The suit--filed by Richard Lee, a Seattle television personality--requests that photos of Cobain's body be released in order to prove that he was murdered and could not have maneuvered a self-inflicted gunshot. The legal battle comes after the debut of two documentaries about the iconic musician; Montage Of Heck, which contained interviews with Love and the people who knew Kurt best, and Soaked In Bleach, which asserts that Kurt was murdered on the orders of Courtney Love.

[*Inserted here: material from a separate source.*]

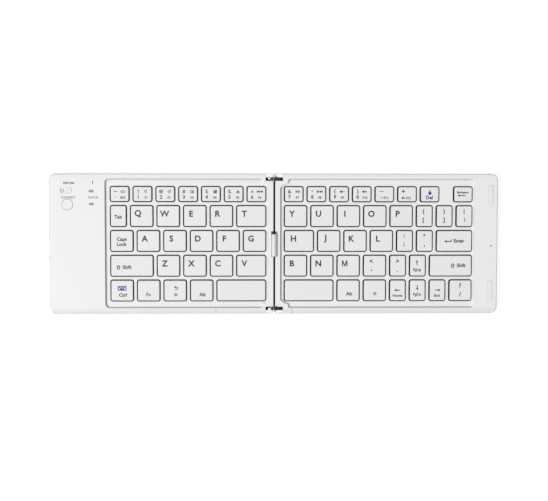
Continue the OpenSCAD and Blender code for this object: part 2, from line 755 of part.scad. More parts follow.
// The control board with its slide switch, push switch, lamps, chips and ribbon connector
module control_board() {
    color([0.12, 0.42, 0.28]) mirror([1, 0, 0]) {
        translate([board_x0, board_y0, board_z])
            cube([board_x1 - board_x0, board_y1 - board_y0, board_t]);
        translate([0, 0, board_top_z]) {
            at_switch() chip(switch_body);
            translate([button_x, button_y, 0]) {
                chip(push_switch);
                cylinder(h = push_switch[2] + plunger_h, r = plunger_r);
            }
            at_lamps() chip(lamp_chip);
            for (each_chip = CHIPS)
                translate([board_x0, board_y0, 0] + each_chip[0]) cube(each_chip[1]);
        }
    }
}

// A flat pouch cell with the folded tab of its leads
module battery() {
    x0 = board_x0 + 1.4;
    color([0.72, 0.74, 0.76]) mirror([1, 0, 0]) translate([0, 0, floor_z]) {
        linear_extrude(battery_t)
            round_rect(x0, x0 + battery_w, battery_gap - screw_y + post_r, -battery_gap, 1.5);
        translate([x0 + (battery_w - battery_tab[0]) / 2, -battery_gap - 0.2, 1]) cube(battery_tab);
    }
}

// The outline of the charging socket, grown or drawn in, as deep as the socket
module at_port(grow) {
    translate([port_x1 - port_len, port_y, port_z]) rotate([90, 0, 90]) linear_extrude(port_len)
        round_rect(-port_w / 2 - grow, port_w / 2 + grow, -port_h / 2 - grow, port_h / 2 + grow,
            port_r + grow);
}

module port_opening() {
    translate([port_sink + 0.1, 0, 0]) at_port(port_gap);
}

// A plated shell with a closed rear end and a tongue inside
module charge_port() {
    color([0.75, 0.76, 0.78]) mirror([1, 0, 0]) {
        difference() {
            at_port(0);
            translate([1, 0, 0]) at_port(-port_wall);
        }
        translate([port_x1 - port_len + 0.5, port_y - port_w / 2 + tongue_side, port_z - tongue_t / 2])
            cube([port_len - 1.3, port_w - 2 * tongue_side, tongue_t]);
    }
}

module at_bumpers() {
    for (side = [-1, 1]) translate([bumper_x, side * bumper_y, 0]) rotate([0, 0, 90]) children();
}

module closing_bumpers() {
    color([0.84, 0.85, 0.86]) at_bumpers() translate([0, 0, rim_z - pocket_seat])
        capsule(bumper_len, bumper_w, pocket_seat + bumper_h);
}

module left_base() {
    color([0.93, 0.93, 0.94]) mirror([1, 0, 0]) half_base(true);
}

module right_base() {
    color([0.92, 0.92, 0.93]) half_base(false);
}

module left_cover() {
    color([0.95, 0.95, 0.96]) mirror([1, 0, 0]) difference() {
        half_cover(left_margin, left_end_x, LEFT_KEYS, true);
        at_switch() {
            translate([0, 0, rim_z - pocket_deep]) capsule(pocket_len, pocket_w, 2);
            capsule(stem_len + switch_travel + 2 * control_gap, slot_w, rim_z);
        }
        translate([button_x, button_y, 0]) cylinder(h = 2 * rim_z, r = button_r + control_gap);
        at_lamps() capsule(lamp_len, lamp_w, 2 * rim_z);
        port_opening();
    }
}

module right_cover() {
    color([0.93, 0.93, 0.94]) difference() {
        half_cover(right_margin, right_end_x, RIGHT_KEYS, false);
        at_bumpers() translate([0, 0, rim_z - pocket_seat])
            capsule(bumper_len + 2 * seat_gap, bumper_w + 2 * seat_gap, 2);
        translate([mark_x, mark_y, rim_z - 0.5]) capsule(1.4, 0.8, 2);
    }
}

module left_key_plate() {
    color([0.62, 0.64, 0.66]) mirror([1, 0, 0]) key_plate(left_margin, left_field_w);
}

module right_key_plate() {
    color([0.62, 0.64, 0.66]) key_plate(right_margin, right_field_w);
}

module left_membrane() {
    color([0.35, 0.45, 0.42]) mirror([1, 0, 0]) membrane(left_margin, left_field_w);
}

module right_membrane() {
    color([0.35, 0.45, 0.42]) membrane(right_margin, right_field_w);
}

module domes_under(keys) {
    color([0.88, 0.88, 0.86]) for (key = keys) translate([key[1], key[2], 0]) dome();
}

module scissors_under(keys) {
    color([0.8, 0.8, 0.8]) for (key = keys) scissor_for(key);
}

module left_hinge_leaves() {
    color([0.3, 0.3, 0.32]) mirror([1, 0, 0]) at_both_ends() hinge_leaf(slot_y + hinge_gap);
}

module right_hinge_leaves() {
    color([0.3, 0.3, 0.32]) at_both_ends()
        hinge_leaf(slot_y + slot_len - hinge_gap - knuckle_len);
}

left_base();
left_cover();
left_key_plate();
left_membrane();
domes_under(LEFT_KEYS);  // left_domes
scissors_under(LEFT_KEYS);  // left_scissors
left_hinge_leaves();
mirror([1, 0, 0]) feet();  // left_feet
mirror([1, 0, 0]) screws();  // left_screws
control_board();
battery();
charge_port();
lamp_windows();
power_switch();
connect_button();
hinge_pins();
hinge_barrel();
right_base();
right_cover();
right_key_plate();
right_membrane();
domes_under(RIGHT_KEYS);  // right_domes
scissors_under(RIGHT_KEYS);  // right_scissors
right_hinge_leaves();
feet();  // right_feet
screws();  // right_screws
closing_bumpers();
caps_named(["space_l"]);  // left_space_key
caps_named(["space_r"]);  // right_space_key
caps_named(LEFT_NUMBERS);  // left_number_keys
caps_named(RIGHT_NUMBERS);  // right_number_keys
caps_named(LEFT_MODIFIERS);  // left_modifier_keys
caps_named(RIGHT_MODIFIERS);  // right_modifier_keys
caps_named(SYMBOLS_AND_ARROWS);  // symbol_and_arrow_keys
for (letter = LETTERS)
    caps_named([letter]);
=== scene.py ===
import math

import bmesh
import bpy
from mathutils import Matrix, Vector


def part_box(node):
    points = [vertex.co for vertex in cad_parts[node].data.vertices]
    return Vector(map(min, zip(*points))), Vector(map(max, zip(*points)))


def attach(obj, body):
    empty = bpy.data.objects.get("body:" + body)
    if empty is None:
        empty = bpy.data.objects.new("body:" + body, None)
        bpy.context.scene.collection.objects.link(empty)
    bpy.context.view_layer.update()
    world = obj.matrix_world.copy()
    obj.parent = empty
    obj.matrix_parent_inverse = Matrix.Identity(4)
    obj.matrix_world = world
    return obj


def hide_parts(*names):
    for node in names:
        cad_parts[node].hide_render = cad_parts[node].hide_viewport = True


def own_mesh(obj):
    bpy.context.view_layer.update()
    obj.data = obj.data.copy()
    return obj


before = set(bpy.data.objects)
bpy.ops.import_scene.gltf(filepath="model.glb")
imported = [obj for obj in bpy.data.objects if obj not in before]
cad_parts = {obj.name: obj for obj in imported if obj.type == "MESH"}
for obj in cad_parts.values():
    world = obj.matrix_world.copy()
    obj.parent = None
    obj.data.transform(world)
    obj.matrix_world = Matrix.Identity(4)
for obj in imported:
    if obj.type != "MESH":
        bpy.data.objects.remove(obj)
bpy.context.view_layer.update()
scene = bpy.context.scene
MM = 0.001

# The camera hangs over the open keyboard, a little behind its middle, and looks straight down.
camera = bpy.data.objects.new("camera", bpy.data.cameras.new("camera"))
camera.location = (-0.0149, 0.0339, 0.7)
camera.rotation_euler = [math.radians(turn) for turn in (-3.167, -1.214, 0.056)]
camera.data.sensor_width = 36
camera.data.lens = 67.05
camera.data.clip_start = 0.01
scene.collection.objects.link(camera)
scene.camera = camera
scene.view_settings.view_transform = "Standard"


# The studio: an even pale room, seen as white, with a large soft box to the left of the keyboard
# and a weaker one behind it.
def seen_by_eye(nodes, links):
    """1 for rays from the camera, off a gloss or through glass, 0 for the rays that light."""
    path = nodes.new("ShaderNodeLightPath")
    gloss = nodes.new("ShaderNodeMath")
    gloss.operation = "MAXIMUM"
    links.new(path.outputs["Is Camera Ray"], gloss.inputs[0])
    links.new(path.outputs["Is Glossy Ray"], gloss.inputs[1])
    either = nodes.new("ShaderNodeMath")
    either.operation = "MAXIMUM"
    links.new(gloss.outputs[0], either.inputs[0])
    links.new(path.outputs["Is Transmission Ray"], either.inputs[1])
    return either.outputs[0]


ROOM_LIGHT = 0.42
world = bpy.data.worlds.new("studio_room")
scene.world = world
world.use_nodes = True
room_nodes, room_links = world.node_tree.nodes, world.node_tree.links
room_nodes["Background"].inputs["Color"].default_value = (1, 1, 1, 1)
room_level = room_nodes.new("ShaderNodeMapRange")
room_level.inputs["To Min"].default_value = ROOM_LIGHT
room_level.inputs["To Max"].default_value = 1
room_links.new(seen_by_eye(room_nodes, room_links), room_level.inputs["Value"])
room_links.new(room_level.outputs["Result"], room_nodes["Background"].inputs["Strength"])


def soft_box(name, place, size, power):
    """A square lamp that faces the middle of the keyboard."""
    lamp = bpy.data.lights.new(name, "AREA")
    lamp.shape = "SQUARE"
    lamp.size = size
    lamp.energy = power
    box = bpy.data.objects.new(name, lamp)
    box.location = place
    box.rotation_euler = Vector(place).to_track_quat("Z", "Y").to_euler()
    scene.collection.objects.link(box)


soft_box("soft_box_left", place=(-2.7, -0.95, 3.7), size=1.6, power=168)
soft_box("soft_box_rear", place=(-0.3, 2.6, 2.1), size=1.3, power=8)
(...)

It's unclear what evidence Lee believes might be in the photos, but Frances Bean Cobain is adamant about her fears that the photos will only cause more damage to her family, both emotionally and at the hands of rabid fans. The murder theory is not a new one, and Cobain's loved ones have been subjected to numerous accusations and bizarre behavior on behalf of the band's loyal followers, including breaking and entering.

“I have had to cope with many personal issues because of my father’s death. Coping with even the possibility that those photographs could be made public is very difficult. Further sensationalising it through the release of these pictures would cause us indescribable pain," Frances Bean wrote in a letter to the court.

Love wrote her own letters to the court pleading with the judge to keep the documents sealed; according to the Daily Mail, she and Frances have refused to look at any of the photos from the day Kurt was found, although Love was reportedly called to the home afterward and, according to a biography by Poppy Z. Brite, took a lock of his hair.

"Public disclosure would reopen all my old wounds and cause me and my family permanent — indeed, endless and needless — pain and suffering, and would be a gross violation of our privacy interests. I would never be able to erase those haunting images from my mind. I cannot even imagine the enormity of the trauma this would cause me, not to mention many others," Courtney Love wrote.